HOW AMERICANS READ THE BIBLE.

American Christians read the Bible as an encyclopedia of discrete verses, each one complete unto itself, containing an indivisible nugget of doctrinal or scientific knowledge, with no connection to the text before or after.

You probably think Dr. Boli is being too harsh on his fellow American Christians. But consider the case of Ezekiel 4:9.

If you walk into any large supermarket in the United States, you will find something called “Ezekiel Bread” in the bakery section. It is a very popular brand, and it has been sold for decades. Prominent on the label is a quotation from Ezekiel 4:9, which we quote here in the Authorized Version:

Take thou also unto thee wheat, and barley, and beanes, and lentils, and millet, and fitches, and put them in one vessell, and make thee bread thereof…

Look! It’s a divinely inspired recipe! We can make bread like that and sell it to eager consumers!
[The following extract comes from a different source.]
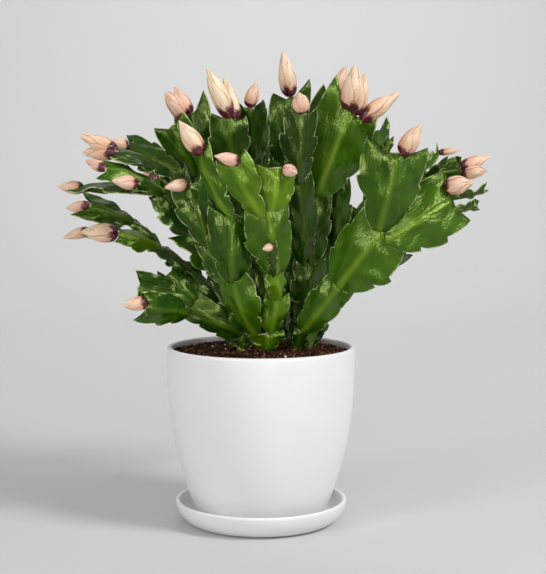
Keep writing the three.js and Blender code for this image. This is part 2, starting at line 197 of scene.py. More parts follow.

But would American consumers be quite so eager if they read Ezekiel as a book rather than as a directory of isolated atomic verses?

In the fourth chapter of Ezekiel, the eponymous prophet is commanded to perform the sort of practical prophetic demonstration that prophets often had to act out. (It was not easy being a prophet of the Lord, which is why the lazier prophets all worked for Baal.) He must lie on his left side for three hundred ninety days and demonstrate the kind of privation that will come on Israel when it is conquered. (Then he will have a similar message for Judah.) And in that context, the Lord tells him,

Take thou also unto thee wheat, and barley, and beanes, and lentils, and millet, and fitches, and put them in one vessell, and make thee bread thereof according to the number of the dayes that thou shalt lie upon thy side; three hundreth and ninetie dayes shalt thou eate thereof. And thy meate which thou shalt eat, shalbe by weight twentie shekels a day: from time to time shalt thou eat it. Thou shalt drinke also water by measure, the sixt part of an hin: from time to time shalt thou drinke. And thou shalt eate it as barley cakes, & thou shalt bake it with doung that commeth out of man in their sight. And the Lord said, Even thus shall the children of Israel eat their defiled bread among the Gentiles, whither I will drive them. (Ezekiel 4:9–13.)

So now you know the point of the divinely inspired bread recipe given to Ezekiel. It is a demonstration of how bad things will be when Israel is destroyed. You will be driven far away, says the Lord, and you will be so wretched that you will have nothing to eat but this filthy horrible bread, and nothing to bake it on but human dung, and even then you will have so little of it that you will have to measure it carefully in tiny portions.

If Ezekiel were a book, then no one would walk into the supermarket and ask, “Hey, have you got some of that bread like the stuff the Israelites had to bake on human dung when they were starving to death?”

But since Americans read nothing but the individual verses out of context, Ezekiel 4:9 is the foundation of a legendarily successful marketing campaign.

By the way, we should point out that Ezekiel’s own story has a happy ending. After Ezekiel complained that this stuff was really gross (Ezekiel 4:14), the Lord permitted him to bake his bread over cow’s dung instead of human dung.

Comments

  1. Richard A says:

    Well, being a prophet for Baal was usually an easier gig, but every few centuries a prophet of God would get fed up with how they were slacking and for a few hours make it really, really hard.

  2. Fred says:

    I gotta hand it to their marketing team, that’s really creative, most folks would just slap an ‘eco-friendly’ label on it.

  3. The Shadow says:

    ‘Ezekiel bread’ is a new one on me! I’m rather appalled.

  4. Judd says:

    It gets worse. A prominent bible teacher named her ministry “Precept ministries”, after “precept by precept, line by line” in Isaiah 28:10-13, apparently neglecting to notice that the actual verse is a condemnation of people who use that method.